Although Africa offers significant growth opportunities, many challenges remain. While incomes are rising, a sizeable portion of the population is still living in poverty. Therefore, in many cases, an adapted product portfolio—offering affordable product sizes, the right price-quality mix, and thoughtful communication messages—remains the key to brand penetration and brand loyalty among lower-income consumers.
Moreover, while urbanization is increasing, a majority of Africans still live in rural areas or small villages and towns. Distribution to this “last mile” is difficult, given that only 19 percent of the roads are paved, and 70 percent of the continent’s rural population lacks access to all-season roads. New distribution models will be needed to reach these consumers—and multinationals will have to find ways to extend their supply chains through the help of local partners.
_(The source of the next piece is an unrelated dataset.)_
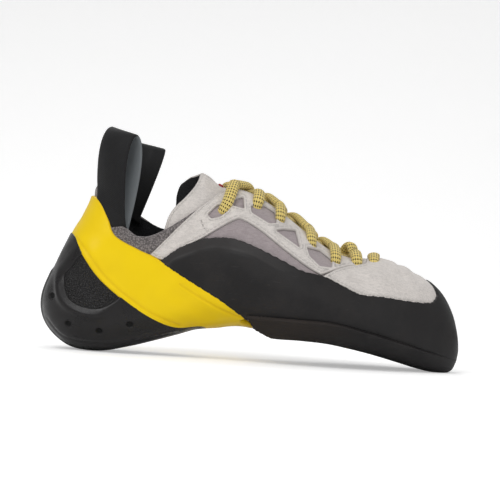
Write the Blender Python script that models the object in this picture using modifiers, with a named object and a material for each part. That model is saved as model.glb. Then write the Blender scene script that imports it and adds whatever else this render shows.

Such approaches will fail if companies simply “hand off” products to third-party distributors without any follow-up. Instead, they require understanding consumer access points, finding and supporting distributors that can reach remote areas, and monitoring presence, pricing, and perceptions through an enhanced and ongoing local presence.
The era of trading posts is over: to win in twenty-first-century Africa, companies will need to become truly local by building a complete ecosystem of local suppliers, locally adapted product portfolios, local teams, local distributors, and local market intelligence.